# What the task requires
What is wanted is an exact restatement of the lines from the one with "mesh.materials.append(film_material())" through the one with "before = set(bpy.data.objects)", both included, and of no other lines.

::::

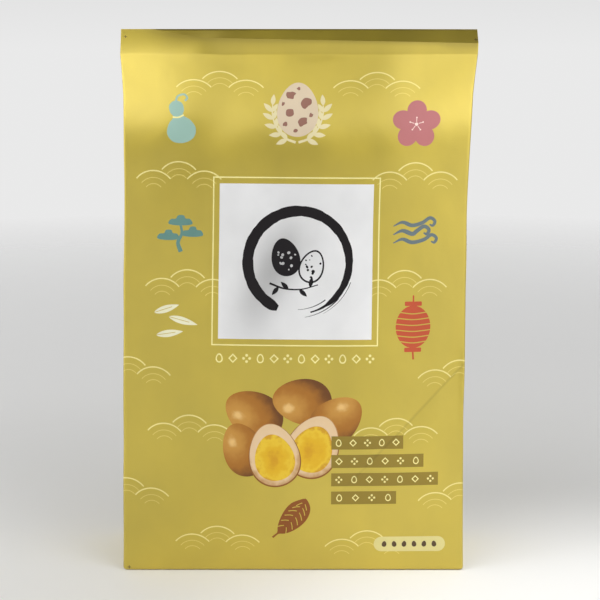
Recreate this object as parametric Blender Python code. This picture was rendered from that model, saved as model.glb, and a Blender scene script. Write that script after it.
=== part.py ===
"""A sealed side-gusset pouch for food, full and standing on its flat base.

Metres, +Z up. The front panel faces -Y, and the long fin seam is on the back, towards +Y.
The pouch is one sheet of film welded shut, so it is modelled as one solid: a loft through level
sections. A section is worked out one quarter at a time. In a quarter, q is the distance along the
film from the middle of a panel, past the panel's edge, to the crease in the middle of the gusset.
"""

import math

import bmesh
import bpy

# Driving dimensions of the pouch
HEIGHT = 0.234
PANEL = 0.154
GUSSET = 0.050
SEAL = 0.0107
LAYERS = 0.0008

# How the filling shapes it
BODY_WIDTH = 0.1469
BASE_WIDTH = 0.1500
DRAW_IN = 0.0267
BASE_FLARE = 0.103
WAIST = 0.0006
WAIST_HEIGHT = 0.164
WAIST_REACH = 0.035
CROWN = 0.0055
CROWN_SCALE = 1.9
SHOULDER_SLOPE = 0.465
SHOULDER_BLEND = 0.003
SIDE_TAPER = 0.048
BASE_EDGE = 0.0013
LEAN = 0.003
LEAN_POWER = 2.2

# The rounding of the panels' edges, sharp at the seal and full lower down
CORNER = 0.0018
CORNER_AT_SEAL = 0.0003
CORNER_GROWTH = 0.09
CREASE_WINDOW = 0.0016

# The header: its upper strip folds back, more steeply towards the right, at a line that falls a
# little towards the right and runs up to the top edge on the left. There the header below the line
# leans back as a whole, between two slopes. Both ends of the front also turn away, each from one
# distance on and fully at another
FOLD_HEIGHT = 0.0045
FOLD_SLOPE = (0.90, 2.2)
FOLD_FALL = 0.019
FOLD_TURN = -0.040
FOLD_TURN_REACH = 0.030
FOLD_TURN_POWER = 1.3
ROLL_FADE = (-0.048, -0.030)
ROLL = (0.34, 0.14)
BEND_LEFT = (0.036, 0.066, 0.12)
BEND_RIGHT = (0.030, 0.048, 0.13)
BEND_FADE_FOOT = 0.100

# The fin seam, which lies flat on the back panel
FIN_WIDTH = 0.010
FIN_THICKNESS = 0.0006
FIN_STEP = 0.0004

# Places along the film, from the middle of a panel
WALL = LAYERS / 2
PANEL_EDGE = PANEL / 2
GUSSET_EDGE = PANEL_EDGE + WALL
GUSSET_HALF = GUSSET / 2 - WALL
GUSSET_CREASE = GUSSET_EDGE + GUSSET_HALF

# Heights
SEAL_FOOT = HEIGHT - SEAL
FOLD_FOOT = HEIGHT - FOLD_HEIGHT

# Low swells where the wrapped pieces inside press on the film: side, x, z, height, half-width
SWELLS = (
    (-1, -0.048, 0.052, 0.0012, 0.019),
    (-1, -0.006, 0.036, 0.0010, 0.018),
    (-1, 0.040, 0.058, 0.0013, 0.020),
    (-1, -0.026, 0.098, 0.0009, 0.022),
    (-1, 0.030, 0.112, 0.0010, 0.022),
    (-1, -0.050, 0.148, 0.0008, 0.018),
    (-1, 0.012, 0.160, 0.0007, 0.020),
    (1, -0.044, 0.044, 0.0013, 0.020),
    (1, 0.046, 0.038, 0.0012, 0.019),
    (1, 0.034, 0.088, 0.0014, 0.021),
    (1, -0.034, 0.096, 0.0012, 0.022),
    (1, 0.042, 0.136, 0.0009, 0.019),
    (1, -0.046, 0.146, 0.0010, 0.019),
)
SWELL_MARGIN = 0.012
SWELL_FOOT = 0.020
SWELL_TOP = (0.185, 0.215)

# Film colour and finish
FILM_COLOUR = (0.52, 0.41, 0.085, 1.0)
FILM_ROUGHNESS = 0.42
FILM_METALLIC = 0.55
SHARP_ANGLE = 35


def soft_min(a, b, blend):
    """The lesser of two lengths, rounded off where they are nearly equal."""
    return -blend * math.log(math.exp(-a / blend) + math.exp(-b / blend))


def smooth(value, low, high):
    """0 below low, 1 above high, and an S curve between them."""
    t = min(max((value - low) / (high - low), 0.0), 1.0)
    return t * t * (3 - 2 * t)


def side_depth(z):
    """Half the opening of the side at height z, which closes at the seal's foot."""
    if z >= SEAL_FOOT:
        return 0.0
    slope = SHOULDER_SLOPE * (SEAL_FOOT - z)
    limit = GUSSET_HALF - SIDE_TAPER * z
    at_seal = soft_min(limit, 0.0, SHOULDER_BLEND)
    return min(soft_min(limit, slope, SHOULDER_BLEND) - at_seal, GUSSET_HALF)


def half_width(z):
    """Half the width between the panel's edges: full at the header, drawn in where it is filled."""
    body = BODY_WIDTH / 2
    waist = WAIST * math.exp(-(((z - WAIST_HEIGHT) / WAIST_REACH) ** 2))
    header = (PANEL_EDGE - body) * math.exp(-max(SEAL_FOOT - z, 0.0) / DRAW_IN)
    base = (BASE_WIDTH / 2 - body) * math.exp(-z / BASE_FLARE)
    return body - waist + header + base


def crown(z):
    """How far the filling pushes out the middle of a panel: most in its lower half."""
    left = max(1 - z / SEAL_FOOT, 0.0)
    return CROWN * CROWN_SCALE * left * (1 - left**4)


def corner_window(z):
    """The length of film on each side of a panel's edge that takes part in its rounding."""
    return min(CORNER, CORNER_AT_SEAL + CORNER_GROWTH * max(SEAL_FOOT - z, 0.0))


def easing(q, place, window):
    """How far a kink at a place along the film is rounded off at q."""
    return window / 4 * max(0.0, 1 - abs(q - place) / window) ** 2


def quarter(q, z):
    """The distance of a point from the middle planes, across and in depth."""
    width, opening, bulge = half_width(z), side_depth(z), crown(z)
    tuck = math.sqrt(max(GUSSET_HALF**2 - opening**2, 0.0))
    if q <= PANEL_EDGE:
        t = q / PANEL_EDGE
        x, depth = width * t, opening + WALL + bulge * (1 - t * t)
    elif q <= GUSSET_EDGE:
        x, depth = width, opening + GUSSET_EDGE - q
    else:
        t = (q - GUSSET_EDGE) / GUSSET_HALF
        x, depth = width - tuck * t, opening * (1 - t)
    window = corner_window(z)
    outer, inner = easing(q, PANEL_EDGE, window), easing(q, GUSSET_EDGE, window)
    crease = easing(q, GUSSET_CREASE, CREASE_WINDOW)
    x -= outer * width / PANEL_EDGE + inner * tuck / GUSSET_HALF
    x += crease * 2 * tuck / GUSSET_HALF
    depth -= outer * (1 - 2 * bulge / PANEL_EDGE)
    depth += inner * (1 - opening / GUSSET_HALF)
    return x, depth


def lean(z):
    """How far the pouch has settled to one side at height z."""
    return LEAN * (z / HEIGHT) ** LEAN_POWER


def base_inset(z):
    """How far the rounded edge of the base stands in from the walls."""
    drop = max(BASE_EDGE - z, 0.0)
    return BASE_EDGE - math.sqrt(BASE_EDGE**2 - drop**2)


def swell(side, x, z, from_edge):
    """The height of the low swells at a point of the front (-1) or the back (1)."""
    total = 0.0
    for on, at_x, at_z, height, spread in SWELLS:
        if on == side:
            away = ((x - at_x) ** 2 + (z - at_z) ** 2) / (2 * spread**2)
            total += height * math.exp(-away)
    fade = min(from_edge / SWELL_MARGIN, 1.0) * smooth(z, 0.0, SWELL_FOOT)
    return total * fade * (1 - smooth(z, *SWELL_TOP))


def turned(x, start, full, slope):
    """How far back a panel's end stands that turns away from start on, to a slope at full."""
    t = min(max((x - start) / (full - start), 0.0), 1.0)
    return slope * ((full - start) * (t**3 - t**4 / 2) + max(x - full, 0.0))


def fold_line(x):
    """The height of the header's fold, which runs up to the top edge on the left."""
    left = max(FOLD_TURN - x, 0.0) / FOLD_TURN_REACH
    return min(FOLD_FOOT - FOLD_FALL * x + FOLD_HEIGHT * left**FOLD_TURN_POWER, HEIGHT)


def header_shift(x, z):
    """How far back the header is bent at a point."""
    line = fold_line(x)
    fold = (FOLD_SLOPE[0] + FOLD_SLOPE[1] * x) * max(z - line, 0.0)
    above = max(min(z, line) - SEAL_FOOT, 0.0)
    roll = above * (ROLL[0] + (ROLL[1] - ROLL[0]) * above / (2 * SEAL))
    right = smooth(x, *ROLL_FADE)
    rise = min(max((z - BEND_FADE_FOOT) / (SEAL_FOOT - BEND_FADE_FOOT), 0.0), 1.0) ** 1.5
    bend = turned(x, *BEND_RIGHT) if x > 0 else turned(-x, *BEND_LEFT)
    return bend * rise + fold + roll * (1 - right)


def film_point(side, across, q, z):
    """The place of one point: side is -1 at the front, 1 at the back; across is the sign of x."""
    x, depth = quarter(q, z)
    if q < PANEL_EDGE:
        depth += swell(side, across * x, z, PANEL_EDGE - q)
        if side > 0 and -FIN_WIDTH <= across * q <= 0:
            depth += FIN_THICKNESS
    inset = base_inset(z)
    x *= 1 - inset / half_width(z)
    depth *= 1 - inset / (GUSSET / 2)
    return across * x + lean(z), side * depth + header_shift(across * x, z), z


def panel_places(extra=()):
    """Distances along a panel from its middle to its edge, closer together near the edge."""
    steps = [0.009 * i for i in range(7)] + [0.062, 0.069, 0.0735, 0.0752, 0.0761, PANEL_EDGE]
    return sorted(steps + list(extra))


def gusset_places():
    """Distances along a gusset from its edge to its crease, closer together near both."""
    offsets = (0.0, 0.0009, 0.0018, 0.0070, 0.0135, 0.0195, 0.0230)
    return [GUSSET_EDGE + offset for offset in offsets] + [GUSSET_CREASE]


def columns():
    """The columns of the loft, all the way round: side, across, q and whether in a gusset."""
    front, gusset = panel_places(), gusset_places()
    # The fin seam has steep edges: it lies on the left half of the back, from the middle outwards
    fin_half = panel_places((FIN_WIDTH, FIN_WIDTH + FIN_STEP))
    plain_half = panel_places((FIN_STEP,))
    found = [(-1, -1, q, False) for q in reversed(front[1:])]
    found += [(-1, 1, q, False) for q in front]
    found += [(-1, 1, q, True) for q in gusset]
    found += [(1, 1, q, True) for q in reversed(gusset[:-1])]
    found += [(1, 1, q, False) for q in reversed(plain_half[1:])]
    found += [(1, -1, q, False) for q in fin_half]
    found += [(1, -1, q, True) for q in gusset]
    found += [(-1, -1, q, True) for q in reversed(gusset[:-1])]
    return found


def levels():
    """The heights of the sections, from the base to the cut edge."""
    base = [0.0, 0.00015, 0.0005, BASE_EDGE, 0.0045, 0.009, 0.015, 0.0215]
    body = [0.030 + 0.0095 * i for i in range(12)]
    shoulder = [0.1420 + 0.008 * i for i in range(9)]
    foot = [0.2130, 0.2175, 0.2208, SEAL_FOOT]
    header = [0.2252, 0.2270, 0.2282, 0.2291, 0.2302, 0.2320, HEIGHT]
    return base + body + shoulder + foot + header


def ring(bm, around, z):
    """The corners of one section, by their column.

    At the seal's foot the two halves of a gusset meet, so they share their corners there. Only the
    gusset's edge goes on above it.
    """
    found, shared = {}, {}
    for column, (side, across, q, in_gusset) in enumerate(around):
        if in_gusset and z > SEAL_FOOT and q > GUSSET_EDGE:
            continue
        key = (across, q) if in_gusset and z >= SEAL_FOOT else column
        if key not in shared:
            shared[key] = bm.verts.new(film_point(side, across, q, z))
        found[column] = shared[key]
    return found


def bridge(bm, low, high, count):
    """Faces between two sections, wherever two neighbouring columns are in both."""
    for column in high:
        after = (column + 1) % count
        if after in high:
            corners = dict.fromkeys((low[column], low[after], high[after], high[column]))
            if len(corners) > 2:
                bm.faces.new(corners)


def build_pouch():
    """The closed mesh, in triangles: its sections bridged, and capped at the base and cut edge."""
    bm = bmesh.new()
    around = columns()
    rings = [ring(bm, around, z) for z in levels()]
    for low, high in zip(rings, rings[1:]):
        bridge(bm, low, high, len(around))
    for end in (rings[0], rings[-1]):
        bm.faces.new(dict.fromkeys(end.values()))
    bmesh.ops.triangulate(bm, faces=bm.faces[:])
    bmesh.ops.recalc_face_normals(bm, faces=bm.faces[:])
    return bm


def centre_on_origin(bm):
    """Moves the pouch so that the middle of its box stands on the origin."""
    for axis in (0, 1):
        values = [vert.co[axis] for vert in bm.verts]
        middle = (min(values) + max(values)) / 2
        for vert in bm.verts:
            vert.co[axis] -= middle


def film_material():
    """Satin gold film."""
    material = bpy.data.materials.new("gold_film")
    material.use_nodes = True
    shader = material.node_tree.nodes["Principled BSDF"]
    shader.inputs["Base Color"].default_value = FILM_COLOUR
    shader.inputs["Roughness"].default_value = FILM_ROUGHNESS
    shader.inputs["Metallic"].default_value = FILM_METALLIC
    return material


def main():
    for old in list(bpy.data.objects):
        bpy.data.objects.remove(old)
    parts = bpy.data.collections.new("sealed_pouch")
    bpy.context.scene.collection.children.link(parts)
    bm = build_pouch()
    centre_on_origin(bm)
    mesh = bpy.data.meshes.new("pouch")
    bm.to_mesh(mesh)
    bm.free()
    mesh.materials.append(film_material())
    mesh.shade_smooth()
    mesh.set_sharp_from_angle(angle=math.radians(SHARP_ANGLE))
    parts.objects.link(bpy.data.objects.new("pouch", mesh))


main()
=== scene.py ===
"""Looks of a sealed gold film pouch: its printed film, fin seam, floor, lights and camera.

The pouch is one sheet of film. A point of the sheet is given by s, the distance round the pouch from
the middle of the front towards +X, and v, the distance up the film from the base's edge. The print
is laid out on the flat sheet in millimetres, and the sheet is cut along its outlines, so that each
ink is a field of faces. The sheet is then shaped by the same rules as the solid.
"""

import math

import bpy
import numpy as np
from mathutils import Matrix, Vector, geometry, kdtree

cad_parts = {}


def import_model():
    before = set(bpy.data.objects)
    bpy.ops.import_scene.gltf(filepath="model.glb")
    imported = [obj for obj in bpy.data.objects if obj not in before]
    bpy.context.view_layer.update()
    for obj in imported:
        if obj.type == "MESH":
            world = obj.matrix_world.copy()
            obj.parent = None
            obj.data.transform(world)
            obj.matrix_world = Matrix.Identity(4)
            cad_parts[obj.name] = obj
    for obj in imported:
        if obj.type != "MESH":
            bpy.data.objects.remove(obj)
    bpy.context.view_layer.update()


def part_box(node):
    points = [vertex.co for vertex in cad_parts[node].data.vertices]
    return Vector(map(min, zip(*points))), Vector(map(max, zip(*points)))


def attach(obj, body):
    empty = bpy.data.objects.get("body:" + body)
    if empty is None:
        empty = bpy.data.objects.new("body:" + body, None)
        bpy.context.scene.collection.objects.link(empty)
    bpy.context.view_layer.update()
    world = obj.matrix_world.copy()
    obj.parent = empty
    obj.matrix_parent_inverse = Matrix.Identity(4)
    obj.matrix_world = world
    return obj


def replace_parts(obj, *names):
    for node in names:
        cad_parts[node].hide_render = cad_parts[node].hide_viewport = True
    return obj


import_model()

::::

# Solution for this task
    mesh.materials.append(film_material())
    mesh.shade_smooth()
    mesh.set_sharp_from_angle(angle=math.radians(SHARP_ANGLE))
    parts.objects.link(bpy.data.objects.new("pouch", mesh))


main()
=== scene.py ===
"""Looks of a sealed gold film pouch: its printed film, fin seam, floor, lights and camera.

The pouch is one sheet of film. A point of the sheet is given by s, the distance round the pouch from
the middle of the front towards +X, and v, the distance up the film from the base's edge. The print
is laid out on the flat sheet in millimetres, and the sheet is cut along its outlines, so that each
ink is a field of faces. The sheet is then shaped by the same rules as the solid.
"""

import math

import bpy
import numpy as np
from mathutils import Matrix, Vector, geometry, kdtree

cad_parts = {}


def import_model():
    before = set(bpy.data.objects)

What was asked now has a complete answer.